Boris Johnson has offered to work with France to “move further and faster” in order to tackle small boat crossings and avoid a repeat of the “appalling tragedy” in the Channel that left 27 people dead.
The prime minister has written to President Emmanuel Macron and set out five steps he thinks both sides should take “as soon as possible”.
Mr Johnson’s letter comes after 27 people – 17 men, seven women and two teenage boys and a girl – died near Calais on Wednesday while trying to cross the English Channel to the UK in a flimsy boat.
The PM’s five-point plan entails:
• Joint patrols to prevent migrant boats from leaving French beaches
• Using more advanced technology such as sensors and radar
• Carry out reciprocal maritime patrols in each nation’s territorial waters and utilise airborne surveillance
• “Deepening the work” of the Joint Intelligence Cell and ensuring there is better intelligence sharing to drive more arrests and prosecutions
• Committing to “immediate work” to strike a bilateral returns agreement between Paris and London, as well as discussions on a UK-EU agreement
“If those who reach this country were swiftly returned the incentive for people to put their lives in the hands of traffickers would be significantly reduced,” Mr Johnson said.
“This would be the single biggest step we could take together to reduce the draw to Northern France and break the business model of criminal gangs.
“I am confident that by taking these steps and building on our existing cooperation we can address illegal migration and prevent more families from experiencing the devastating loss we saw yesterday.”
The PM said that having spoken to the French president in the wake of Wednesday’s tragedy “I know President Macron recognises, as I do, the urgency of the situation we are both facing”.
Home Secretary Priti Patel will meet French Interior Minister Gerald Darmanin this weekend to discuss the migrant crisis, along with counterparts from Germany, Belgium and the Netherlands.
In his letter to Mr Macron, Mr Johnson said he was ready to “upgrade this meeting to a leaders’ level summit or to arrange further bilateral discussions with you or with colleagues”.
Ms Patel and her French counterpart spoke on the phone on Thursday to “put forward plans for greater collaboration and innovation in stopping these deadly crossings”.
Home Office officials and law enforcement officers will be in Paris on Friday to “intensify joint co-operation and intelligence-sharing”.
Ms Patel, who is under pressure on the issue after promising in August 2020 to make the route across the English Channel “unviable”, also renewed an offer to send British officers to join patrols on French beaches.
The home secretary earlier told the Commons there is “no quick fix” to tackling the crossings.

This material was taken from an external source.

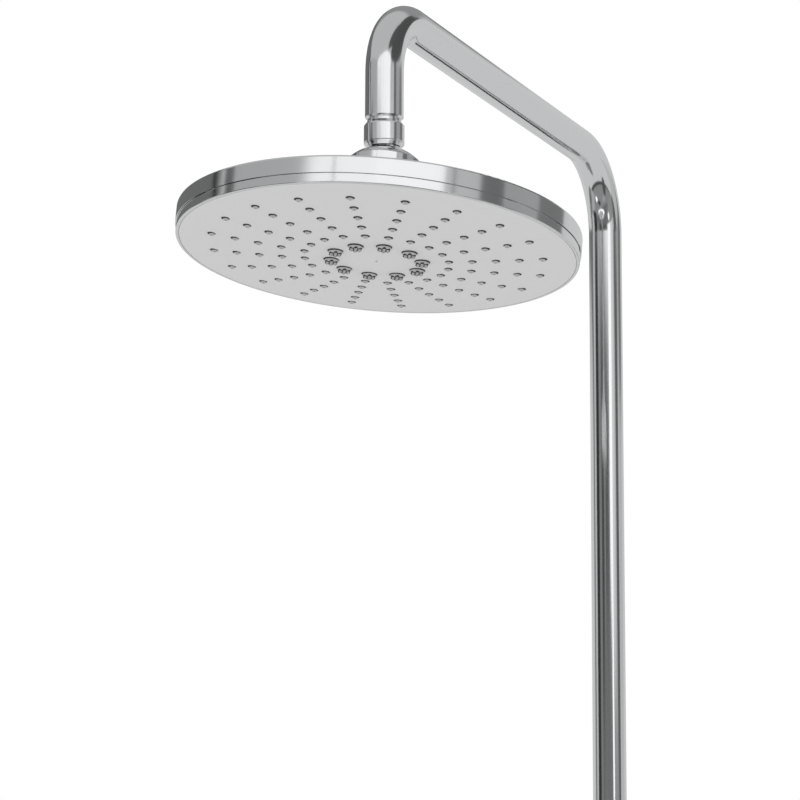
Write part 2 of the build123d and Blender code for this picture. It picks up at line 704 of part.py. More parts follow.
# Union at the riser's foot: a captive hex nut round a flanged tail
inlet_thread_r = INLET_THREAD_OD / 2
with BuildPart() as inlet_nut:
    with BuildSketch(inlet):
        RegularPolygon(INLET_NUT_FLATS / 2, 6, major_radius=False)
    extrude(amount=INLET_NUT_HEIGHT)
    corner_edges = inlet_nut.edges().filter_by(Axis.Z, reverse=True)
    chamfer(corner_edges.group_by(Axis.Z)[-1], INLET_NUT_CHAMFER)
    with BuildSketch(section(inlet)):
        with BuildLine():
            Polyline(
                (0, 0),
                (inlet_thread_r, 0),
                (inlet_thread_r, INLET_THREAD_LENGTH),
                (inlet_thread_r + INLET_RELIEF, INLET_THREAD_LENGTH),
                (inlet_thread_r + INLET_RELIEF, inlet_flange_top),
                (INLET_NECK_OD / 2 + INLET_NECK_GAP, inlet_flange_top),
                (INLET_NECK_OD / 2 + INLET_NECK_GAP, INLET_NUT_HEIGHT),
                (0, INLET_NUT_HEIGHT),
                close=True,
            )
        make_face()
    revolve(axis=turning_axis(inlet), mode=Mode.SUBTRACT)
inlet_nut.part.label = "inlet_nut"

with BuildPart() as inlet_tail:
    with BuildSketch(section(inlet)):
        with BuildLine():
            Polyline(
                (INLET_BORE / 2, inlet_washer_top),
                (INLET_FLANGE_OD / 2, inlet_washer_top),
                (INLET_FLANGE_OD / 2, inlet_flange_top),
                (INLET_NECK_OD / 2, inlet_flange_top),
                (INLET_NECK_OD / 2, inlet_shoulder_foot),
                (TUBE_R, inlet_shoulder_foot),
                (TUBE_R, tube_foot_height),
                (TUBE_BORE_R - SOLDER_GAP, tube_foot_height),
                (TUBE_BORE_R - SOLDER_GAP, tube_foot_height + SPIGOT_LENGTH),
                (INLET_BORE / 2, tube_foot_height + SPIGOT_LENGTH),
                close=True,
            )
        make_face()
    revolve(axis=turning_axis(inlet))
inlet_tail.part.label = "inlet_tail"

with BuildPart() as inlet_washer:
    with BuildSketch(inlet.offset(INLET_THREAD_LENGTH)):
        Circle(INLET_FLANGE_OD / 2)
        Circle(INLET_BORE / 2, mode=Mode.SUBTRACT)
    extrude(amount=INLET_WASHER_HEIGHT)
inlet_washer.part.label = "inlet_washer"

# Wall plate with two countersunk screw holes and a boss for the post
with BuildPart() as wall_plate:
    with BuildSketch(wall):
        Circle(WALL_PLATE_OD / 2)
    extrude(amount=WALL_PLATE_HEIGHT)
    with BuildSketch(wall.offset(WALL_PLATE_HEIGHT)):
        Circle(BOSS_OD / 2)
    extrude(amount=BOSS_HEIGHT)
    with Locations(wall.offset(WALL_PLATE_HEIGHT)):
        with GridLocations(SCREW_SPACING, 1, 2, 1):
            CounterSinkHole(SCREW_HOLE / 2, SCREW_HEAD / 2)
wall_plate.part.label = "wall_plate"

# Cover over the wall plate, open at the wall and holed for the post
with BuildPart() as wall_rosette:
    with BuildSketch(wall):
        Circle(ROSETTE_OD / 2)
    extrude(amount=ROSETTE_HEIGHT)
    chamfer(wall_rosette.faces().sort_by(Axis.Y)[0].edges(), ROSETTE_CHAMFER)
    offset(amount=-ROSETTE_WALL, openings=wall_rosette.faces().sort_by(Axis.Y)[-1])
    with BuildSketch(wall):
        Circle(POST_OD / 2 + ROSETTE_GAP)
    extrude(amount=ROSETTE_HEIGHT, mode=Mode.SUBTRACT)
wall_rosette.part.label = "wall_rosette"

# Post from the wall to a ring round the riser
clamp_bore_r = TUBE_R + LINER_SLEEVE_WALL + RUNNING_GAP
clamp_r = clamp_bore_r + CLAMP_WALL
grub_place = POST_FROM_WALL + BOSS_HEIGHT / 2 + ROSETTE_HEIGHT / 2
with BuildPart() as bracket_post:
    with BuildSketch(bracket.offset(-CLAMP_HEIGHT / 2)):
        Circle(clamp_r)
    extrude(amount=CLAMP_HEIGHT)
    chamfer(bracket_post.edges().filter_by(GeomType.CIRCLE), CLAMP_CHAMFER)
    with BuildSketch(wall.offset(POST_FROM_WALL)):
        Circle(POST_OD / 2)
    extrude(amount=RISER_TO_WALL - POST_FROM_WALL)
    with BuildSketch(bracket.offset(-CLAMP_HEIGHT / 2)):
        Circle(clamp_bore_r)
    extrude(amount=CLAMP_HEIGHT, mode=Mode.SUBTRACT)
    with BuildSketch(wall.offset(POST_FROM_WALL)):
        Circle(BOSS_OD / 2 + BOSS_GAP)
    extrude(
        amount=WALL_PLATE_HEIGHT + BOSS_HEIGHT - POST_FROM_WALL + BOSS_GAP,
        mode=Mode.SUBTRACT,
    )
    with BuildSketch(Plane.XY.offset(-POST_OD)):
        with Locations((0, -grub_place)):
            Circle(GRUB_OD / 2 + GRUB_GAP)
    extrude(amount=POST_OD, mode=Mode.SUBTRACT)
bracket_post.part.label = "bracket_post"

# Split sleeve between the ring and the tube
with BuildPart() as bracket_sleeve:
    with BuildSketch(bracket.offset(-CLAMP_HEIGHT / 2)):
        Circle(TUBE_R + LINER_SLEEVE_WALL)
        Circle(TUBE_R + RUNNING_GAP, mode=Mode.SUBTRACT)
        with Locations((0, -TUBE_R)):
            Rectangle(LINER_SLEEVE_SPLIT, TUBE_R, mode=Mode.SUBTRACT)
    extrude(amount=CLAMP_HEIGHT)
bracket_sleeve.part.label = "bracket_sleeve"

# Grub screw under the post, against the boss
with BuildPart() as post_grub_screw:
    with BuildSketch(Plane.XY.offset(-POST_OD / 2)):
        with Locations((0, -grub_place)):
            Circle(GRUB_OD / 2)
    extrude(amount=POST_OD / 2 - BOSS_OD / 2 - BOSS_GAP)
    with BuildSketch(Plane.XY.offset(-POST_OD / 2)):
        with Locations((0, -grub_place)):
            RegularPolygon(GRUB_SOCKET / 2, 6)
    extrude(amount=GRUB_SOCKET_DEPTH, mode=Mode.SUBTRACT)
post_grub_screw.part.label = "post_grub_screw"

pieces = [
    riser_tube,
    neck_fitting,
    flow_regulator,
    filter_washer,
    swivel_nut,
    ball_stem,
    ball_liner,
    ball_seat,
    seat_ring,
    hub_cap,
    hub_body,
    hub_gasket,
    hub_locknut,
    head_shell,
    rim_bezel,
    face_plate,
    nozzle_mat,
    cluster_nozzles,
    distributor_plate,
    rim_seal,
    inlet_nut,
    inlet_tail,
    inlet_washer,
    wall_plate,
    wall_rosette,
    bracket_post,
    bracket_sleeve,
    post_grub_screw,
]
os.makedirs("parts", exist_ok=True)
for piece in pieces:
    export_step(piece.part, f"parts/{piece.part.label}.step")
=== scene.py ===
import json
from math import cos, pi, radians, sin, sqrt, tan

import bpy
from mathutils import Matrix, Vector


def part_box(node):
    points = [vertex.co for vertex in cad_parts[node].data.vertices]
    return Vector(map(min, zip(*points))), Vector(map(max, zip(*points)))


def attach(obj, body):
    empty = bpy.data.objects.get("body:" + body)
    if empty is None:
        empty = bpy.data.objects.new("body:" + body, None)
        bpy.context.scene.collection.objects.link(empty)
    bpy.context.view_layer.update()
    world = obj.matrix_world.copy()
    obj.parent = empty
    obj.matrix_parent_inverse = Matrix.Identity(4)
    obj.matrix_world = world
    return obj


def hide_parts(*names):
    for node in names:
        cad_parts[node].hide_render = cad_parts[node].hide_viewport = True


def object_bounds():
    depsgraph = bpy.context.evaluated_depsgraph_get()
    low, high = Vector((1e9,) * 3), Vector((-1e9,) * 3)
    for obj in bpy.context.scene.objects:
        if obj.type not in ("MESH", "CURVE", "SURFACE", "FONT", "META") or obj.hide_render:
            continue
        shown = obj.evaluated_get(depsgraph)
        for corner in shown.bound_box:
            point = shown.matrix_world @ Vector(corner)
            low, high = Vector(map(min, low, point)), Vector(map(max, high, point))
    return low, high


bl_info = {
    "name": "Overhead Shower",
    "version": (1, 0, 0),
    "blender": (4, 5, 0),
    "location": "View3D > Sidebar > Shower",
    "description": "Dresses the overhead shower: tube, head, nozzles, bracket and studio",
    "category": "Object",
}

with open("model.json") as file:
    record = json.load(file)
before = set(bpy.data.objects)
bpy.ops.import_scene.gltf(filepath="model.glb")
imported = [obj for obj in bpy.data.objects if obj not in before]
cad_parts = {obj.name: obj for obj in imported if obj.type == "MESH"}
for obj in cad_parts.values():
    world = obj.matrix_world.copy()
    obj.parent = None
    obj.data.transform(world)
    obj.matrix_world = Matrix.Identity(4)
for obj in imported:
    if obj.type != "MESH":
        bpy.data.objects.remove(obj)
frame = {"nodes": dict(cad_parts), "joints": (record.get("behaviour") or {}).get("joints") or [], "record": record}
nodes = frame["nodes"]
joints = {joint["name"]: joint for joint in frame["joints"]}
cad_low, cad_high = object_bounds()

MM = 0.001

# Where the pieces lie, read from the frame
BALL = Vector(joints["head_spin"]["pos_m"])
HEAD_Z = Vector(joints["head_spin"]["axis"]).normalized()
HEAD_Y = Vector(joints["tilt_side"]["axis"]).normalized()
HEAD_X = HEAD_Y.cross(HEAD_Z)
TUBE_LOW, TUBE_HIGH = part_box("riser_tube")
TUBE_RADIUS = TUBE_HIGH.x
RISER_Y = TUBE_HIGH.y - TUBE_RADIUS
NECK_Y = TUBE_LOW.y + TUBE_RADIUS
ARM_Z = TUBE_HIGH.z - TUBE_RADIUS

# The small nozzles, the pip at the face's middle and the larger nozzles with their jets: turned
# profiles of radius and height above the face in millimetres, and the number of their sides
ROOT = 2.0
SMALL_BODY = ((1.8, ROOT), (1.8, -0.1), (1.65, -0.9), (1.3, -1.15), (0.75, -1.15), (0.65, 0.0))
# Round each small nozzle's root lies a black ring with a low black band up its foot: painted shade, standing for
# the dark gap in the face's hole
SMALL_PAINTED_SHADE = ((2.85, ROOT), (2.85, -0.04), (1.9, -0.05), (1.85, -0.3), (1.6, -0.3))
SMALL_SIDES = 14
PIP = ((0.8, ROOT), (0.8, -0.2), (0.5, -0.45))
PIP_SIDES = 12
LARGE_DOME = ((4.5, ROOT), (4.5, -0.8), (4.2, -1.3), (3.8, -1.8), (3.0, -2.1), (0.3, -2.3))
# Round each larger nozzle's root lies a black ring with a black band up its foot: painted shade of the gap and of
# the dark arc at the dome's root
LARGE_PAINTED_SHADE = ((5.0, ROOT), (5.0, -0.05), (4.7, -0.1), (4.6, -0.7), (4.0, -0.75))
LARGE_SIDES = 28
JET = ((0.85, -1.6), (0.85, -2.8), (0.7, -3.0), (0.4, -3.0), (0.35, -2.4))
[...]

“This is about addressing long-term pull factors, smashing the criminal gangs that treat human beings as cargo and tackling supply chains,” she said.
Mr Macron said he was requesting more assistance from the UK.
“We are going to ask for extra help from the British because all these men and these women don’t want to stay in France,” he said.
“We tell them they’re obviously able to do so, and there are centres in Calais and Dunkirk where they can go, but we’re going to reinforce in fact saving them at sea.”
Natacha Bouchart, mayor of Calais, laid the blame for the crisis at the door of the British and called on Mr Johnson to “face up to his responsibilities”.
“The British government is to blame. I believe that Boris Johnson has, for the past year and a half, cynically chosen to blame France,” she said, according to French media reports.
And Franck Dhersin, vice president of transport for the northern Hauts-de-France region, said the “mafia chiefs” who spearhead the trafficking networks live in the UK and must be arrested.
Wednesday’s loss of life is the worst of the migrant crisis, which has seen numbers reaching the UK by sea increase from 8,417 in 2020 to more than 25,000 so far this year.
New figures from the Home Office show that asylum claims in the UK are at their highest level for almost 20 years, with more than 37,500 claims made in the year to September.
A government minister revealed last week that just five people had been returned to Europe after crossing the sea on small boats.
Deportations as a whole – not just for people who cross the Channel – are at an historic low.
In the year to June 2021 they decreased to 2,910 – less than half the previous year. The government blamed the drop on the pandemic.